José Vilhena. O incorrigível cartoonista que pôs um mundo a rir

José Vilhena. O incorrigível cartoonista que pôs um mundo a rir


Autor e editor das revistas “O Moralista” e “Gaiola Aberta”, marcou o humor em Portugal antes e depois do 25 de Abril. Morreu este sábado, em Lisboa, aos 88 anos.


Cartoonista é a palavra usada para sintetizar um génio que dominou na sua arte de fazer humor, a escrita, o desenho, a ilustração, a pintura, a fotografia e a fotomontagem. José Vilhena, ou Vilhena como ficou conhecido, satirizou a realidade portuguesa, atravessando a ditadura e documentando o pós-25 de Abril e os primeiros anos da democracia. 
A tradição de Gil Vicente, Bocage ou Bordalo Pinheiro são apontadas como herança de uma obra que funcionou como uma crónica dos tempos, fosse pela via da crítica de costumes, pela sátira política ou apontada à Igreja, ou pelo seu olhar sobre o erotismo e a mulher.

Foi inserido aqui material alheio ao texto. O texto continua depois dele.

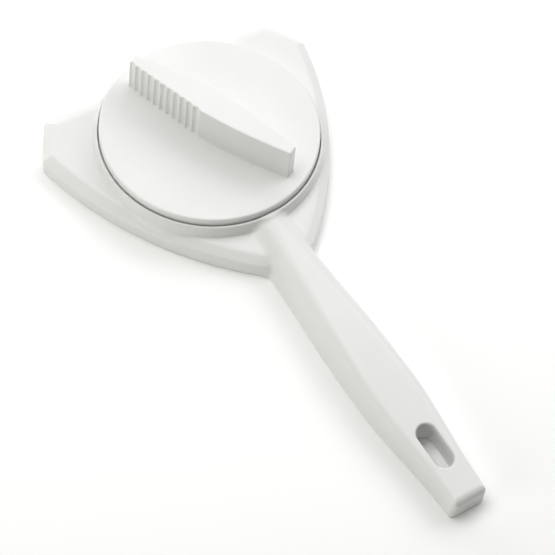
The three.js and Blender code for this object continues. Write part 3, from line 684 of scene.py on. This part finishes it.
def build_rollers():
    """Guide rollers with a lip that goes under the can's rim, and the bevelled cutting wheel."""
    (relief_start, relief_floor), (floor_end, relief_end) = ROLLER_RELIEF
    relief_top = ROLLER_BOTTOM + RELIEF_DEPTH
    roller = [(ROLLER_BORE, ROLLER_BOTTOM), (relief_start, ROLLER_BOTTOM), (relief_floor, relief_top),
              (floor_end, relief_top), (relief_end, ROLLER_BOTTOM), (ROLLER_LIP - 0.3, ROLLER_BOTTOM),
              (ROLLER_LIP, ROLLER_BOTTOM + 0.25), (ROLLER_RADIUS, ROLLER_BOTTOM + LIP_HEIGHT),
              (ROLLER_RADIUS, ROLLER_TOP - ROLLER_CHAMFER), (ROLLER_RADIUS - ROLLER_CHAMFER, ROLLER_TOP),
              (ROLLER_BORE, ROLLER_TOP)]
    for side in ("right", "left"):
        at = spin_point((AXLE_AT, 0), ARMS[side])
        lathed(f"{side}_guide_roller", f"{side}_roller", roller, at, 0.12)
    flank, shoulder = CUTTER_RADIUS - CUTTER_BEVEL, CUTTER_EDGE + CUTTER_RISE
    wheel = [(ROLLER_BORE, ROLLER_BOTTOM), (flank, ROLLER_BOTTOM), (CUTTER_RADIUS, CUTTER_EDGE),
             (flank, shoulder), (CUTTER_HUB, shoulder), (CUTTER_HUB, ROLLER_TOP), (ROLLER_BORE, ROLLER_TOP)]
    lathed("cutting_wheel", "cutter", wheel, spin_point((AXLE_AT, 0), ARMS["cutter"]), 0.03)


# ---- materials ---------------------------------------------------------------------------------
def new_material(name):
    material = bpy.data.materials.new(name)
    material.use_nodes = True
    nodes, links = material.node_tree.nodes, material.node_tree.links
    return material, nodes, links, nodes["Principled BSDF"]


def noise(nodes, links, scale, detail=2.0):
    coordinates = nodes.new("ShaderNodeTexCoord")
    texture = nodes.new("ShaderNodeTexNoise")
    texture.inputs["Scale"].default_value = scale
    texture.inputs["Detail"].default_value = detail
    links.new(coordinates.outputs["Object"], texture.inputs["Vector"])
    return texture.outputs["Fac"]


def ramp(nodes, links, factor, low, high):
    """Maps a factor of about 0.3 to 0.7 onto a range of values or colours."""
    node = nodes.new("ShaderNodeValToRGB")
    grey = lambda v: v if isinstance(v, tuple) else (v, v, v, 1)
    node.color_ramp.elements[0].position, node.color_ramp.elements[1].position = 0.3, 0.7
    node.color_ramp.elements[0].color, node.color_ramp.elements[1].color = grey(low), grey(high)
    links.new(factor, node.inputs["Fac"])
    return node.outputs["Color"]


def bump(nodes, links, height, strength, distance, normal=None):
    node = nodes.new("ShaderNodeBump")
    node.inputs["Strength"].default_value = strength
    node.inputs["Distance"].default_value = distance
    links.new(height, node.inputs["Height"])
    if normal is not None:
        links.new(normal, node.inputs["Normal"])
    return node.outputs["Normal"]


# noise cells in a metre
TINT_SCALE, GLOSS_SCALE, FLOW_SCALE, GRAIN_SCALE, TARNISH_SCALE = 45, 130, 60, 2600, 160


def satin_plastic(name, colour, rough=0.42, grain=0.25):
    """Moulded plastic: an even spark-eroded grain, faint flow waviness and uneven gloss."""
    material, nodes, links, shader = new_material(name)
    darker = tuple(c * 0.975 for c in colour) + (1,)
    links.new(ramp(nodes, links, noise(nodes, links, TINT_SCALE, 3), darker, colour + (1,)),
              shader.inputs["Base Color"])
    links.new(ramp(nodes, links, noise(nodes, links, GLOSS_SCALE, 4), rough - 0.05, rough + 0.06),
              shader.inputs["Roughness"])
    waves = bump(nodes, links, noise(nodes, links, FLOW_SCALE, 1), 0.05, 0.0004)
    links.new(bump(nodes, links, noise(nodes, links, GRAIN_SCALE, 2), grain, 0.00006, waves),
              shader.inputs["Normal"])
    shader.inputs["Specular IOR Level"].default_value = 0.45
    shader.inputs["Subsurface Weight"].default_value = 0.0
    return material


def metal(name, colour, rough, grain_scale=(400, 400, 400), strength=0.15):
    """Plated or ground steel: fine directional grain, uneven gloss and slight tarnish."""
    material, nodes, links, shader = new_material(name)
    shader.inputs["Metallic"].default_value = 1.0
    mapping = nodes.new("ShaderNodeMapping")
    mapping.inputs["Scale"].default_value = grain_scale
    coordinates = nodes.new("ShaderNodeTexCoord")
    links.new(coordinates.outputs["Object"], mapping.inputs["Vector"])
    fine = nodes.new("ShaderNodeTexNoise")
    fine.inputs["Scale"].default_value = 8
    fine.inputs["Detail"].default_value = 3
    links.new(mapping.outputs["Vector"], fine.inputs["Vector"])
    worn = noise(nodes, links, TARNISH_SCALE, 4)
    darker = tuple(c * 0.82 for c in colour) + (1,)
    links.new(ramp(nodes, links, worn, darker, colour + (1,)), shader.inputs["Base Color"])
    links.new(ramp(nodes, links, fine.outputs["Fac"], rough - 0.06, rough + 0.1),
              shader.inputs["Roughness"])
    links.new(bump(nodes, links, fine.outputs["Fac"], strength, 0.00004), shader.inputs["Normal"])
    return material


MATERIALS = {
    "body_plastic": satin_plastic("body_plastic_look", (0.745, 0.747, 0.742)),
    "dial_plastic": satin_plastic("dial_plastic_look", (0.755, 0.757, 0.752)),
    "acetal": satin_plastic("acetal_look", (0.8, 0.79, 0.75), 0.35, 0.1),
    "plated_steel": metal("plated_steel_look", (0.6, 0.61, 0.63), 0.3, (60, 900, 60)),
    "screw_steel": metal("screw_steel_look", (0.56, 0.57, 0.59), 0.28),
    "hardened_steel": metal("hardened_steel_look", (0.4, 0.41, 0.43), 0.25, (60, 60, 900)),
    "spring_steel": metal("spring_steel_look", (0.3, 0.31, 0.33), 0.32),
    "roller_steel": metal("roller_steel_look", (0.64, 0.65, 0.67), 0.2, (60, 60, 900)),
    "cutter_steel": metal("cutter_steel_look", (0.58, 0.59, 0.61), 0.18, (300, 300, 300)),
}


# ---- stage -------------------------------------------------------------------------------------
LENS, SENSOR = 129.814, 36.0
VIEW_AZIMUTH, VIEW_ELEVATION, VIEW_ROLL = -39.79, 57.93, 8.58
VIEW_DISTANCE, VIEW_OFFSET = 788.15, (-27.44, 48.73)
FLOOR_REACH = 3.0  # metres


def camera():
    """Looks along the fitted direction, with the dial's foot off the middle of the picture."""
    a, e, r = (math.radians(v) for v in (VIEW_AZIMUTH, VIEW_ELEVATION, VIEW_ROLL))
    back = np.array([math.sin(a) * math.cos(e), -math.cos(a) * math.cos(e), math.sin(e)])
    level = np.array([math.cos(a), math.sin(a), 0.0])
    above = np.cross(back, level)
    right = level * math.cos(r) + above * math.sin(r)
    up = above * math.cos(r) - level * math.sin(r)
    at = back * VIEW_DISTANCE - right * VIEW_OFFSET[0] - up * VIEW_OFFSET[1]
    data = bpy.data.cameras.new("camera")
    data.sensor_width = SENSOR
    data.lens = LENS
    data.clip_end = 20
    eye = bpy.data.objects.new("camera", data)
    rows = np.eye(4)
    rows[:3, 0], rows[:3, 1], rows[:3, 2], rows[:3, 3] = right, up, back, place(at)
    eye.matrix_world = Matrix(rows.tolist())
    bpy.context.scene.collection.objects.link(eye)
    bpy.context.scene.camera = eye


def floor():
    mesh = bpy.data.meshes.new("floor")
    reach = FLOOR_REACH
    corners = [(-reach, -reach, 0), (reach, -reach, 0), (reach, reach, 0), (-reach, reach, 0)]
    mesh.from_pydata(corners, [], [(0, 1, 2, 3)])
    piece = bpy.data.objects.new("floor", mesh)
    bpy.context.scene.collection.objects.link(piece)
    material, _, _, shader = new_material("floor_look")
    shader.inputs["Base Color"].default_value = (0.97, 0.97, 0.97, 1)
    shader.inputs["Roughness"].default_value = 0.9
    shader.inputs["Specular IOR Level"].default_value = 0.1
    mesh.materials.append(material)


def softbox(name, at, size, power, colour):
    data = bpy.data.lights.new(name, "AREA")
    data.shape = "DISK"
    data.size = size
    data.energy = power
    data.color = colour
    lamp = bpy.data.objects.new(name, data)
    lamp.location = at
    aim = -np.array(at, float)
    lamp.rotation_mode = "QUATERNION"
    lamp.rotation_quaternion = Vector(aim).to_track_quat("-Z", "Y")
    bpy.context.scene.collection.objects.link(lamp)


NEUTRAL, WARM = (1, 1, 1), (1, 1, 0.9)
# direction from +X and height in degrees, distance and size in metres, power in watts, colour
LAMPS = [("key", 0, 38, 0.9, 0.6, 3.0, NEUTRAL), ("side_key", 45, 38, 0.9, 0.6, 1.9, NEUTRAL),
         ("back_key", 315, 38, 0.9, 0.6, 0.8, WARM), ("right", 90, 15, 0.9, 0.5, 2.3, NEUTRAL),
         ("left", 180, 15, 0.9, 0.5, 2.6, WARM), ("low_left", 135, 15, 0.9, 0.5, 0.4, WARM),
         ("over_left", 135, 69, 0.59, 0.4, 1.55, NEUTRAL), ("over_right", 45, 69, 0.59, 0.4, 0.6, NEUTRAL),
         ("front_left", 225, 58, 0.9, 0.8, 0.4, WARM)]


def lights():
    world = bpy.data.worlds.new("studio")
    world.use_nodes = True
    world.node_tree.nodes["Background"].inputs["Color"].default_value = (1, 1, 1, 1)
    world.node_tree.nodes["Background"].inputs["Strength"].default_value = 0.0
    bpy.context.scene.world = world
    for name, direction, height, distance, size, power, colour in LAMPS:
        a, e = math.radians(direction), math.radians(height)
        at = np.array([math.cos(a) * math.cos(e), math.sin(a) * math.cos(e), math.sin(e)])
        softbox(name + "_light", at * distance, size, power, colour)


bpy.context.scene.view_settings.view_transform = "Standard"
camera()
floor()
lights()

build_body()
build_chassis()
build_dial()
build_scroll()
build_screws()
build_hub_rings()
for arm_side, arm_direction in ARMS.items():
    build_slide(arm_side, arm_direction)
build_rollers()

Tal como o seu trabalho, também José Vilhena viu a sua vida atravessada pelas circunstâncias ditadas pelos passar das décadas. Autor de cartoons para jornais como o “Diário de Lisboa” e co-fundador de “O Mundo Ri”, em 1955, viu censurados, a partir da década de 60, alguns dos livros da série de bolso, que escrevia, ilustrava, editava e distribuía. Uma colecção da qual faziam parte mais de 70 obras, 56 da sua autoria. Foi preso três vezes pela PIDE e revelou, numa entrevista ao “CM”, em 2003, que “sabia que, quando o livro saísse, não podia ficar em casa, pois no dia seguinte era quase certo que fossem lá bater à porta […]. Fazia a mala e ia para um motel na marginal de Cascais, com vista para o mar e tudo, do qual saía ao fim de uma semana, pois a partir daí já não havia problemas em regressar”. Os adjectivos que um inspector da PIDE usou no seu parecer a propósito da colectânea, “Humor Parisiense”, que Vilhena editou em 1965, viriam a ser recuperados recentemente para designar o site que lhe foi dedicado pelo sobrinho, Luís Vilhena.

O incorrígivel e manhoso Vilhena”, assim se lê no relatório do agente da PIDE Joaquim Palhares e assim fica a expressão para definir o cartoonista, que, de facto, era incorrígivel e talvez  se tivesse socorrido de algumas manhas para contornar o regime de Salazar.

Além dos livros que conseguia muitas vezes fazer passar à socapa, foi também responsável por introduzir no país autores estrangeiros como Alphonse Allais, Alvaro de Laiglesia, Guy de Maupassant, Goscinny, Gogol, através da editora “Branco e Negro”.

Com a revolução, os “alvos” passaram a ser outros. No mês a seguir ao 25 de Abril saía a revista quinzenal “Gaiola Aberta”, com o general Spínola na capa, acompanhado de Camões e dos  versos de “Os Lusíadas” a servir de legenda. Acompanhando os primeiros momentos da democracia recém-conquistada, tentava seguir a tendência de publicações humorísticas estrangeiras, como a “El Jueves”, de Espanha, “Le Cannard Enchaîné”, de França, ou  a “Mad” dos Estados Unidos da América. E apesar da limitação de meios – ainda que Vilhena usasse tudo o que tinha ao seu alcance, passando as várias fases do processo por si –, a primeira série da revista durou nove anos, altura em que cessou devido a um processo movido pela princesa Carolina doMónaco. Mas o incorrigível Vilhena continuaria a fazer o seu humor, criando e editando outras publicações do género, como “O Fala Barato”, “O Cavaco”, “O Moralista” e a segunda série da "Gaiola Aberta”.

Em 2006, a doença de Alzheimer pôs um ponto final na actividade do cartoonista, que passou a viver numa casa de repouso. Morreu no sábado, aos 88 anos.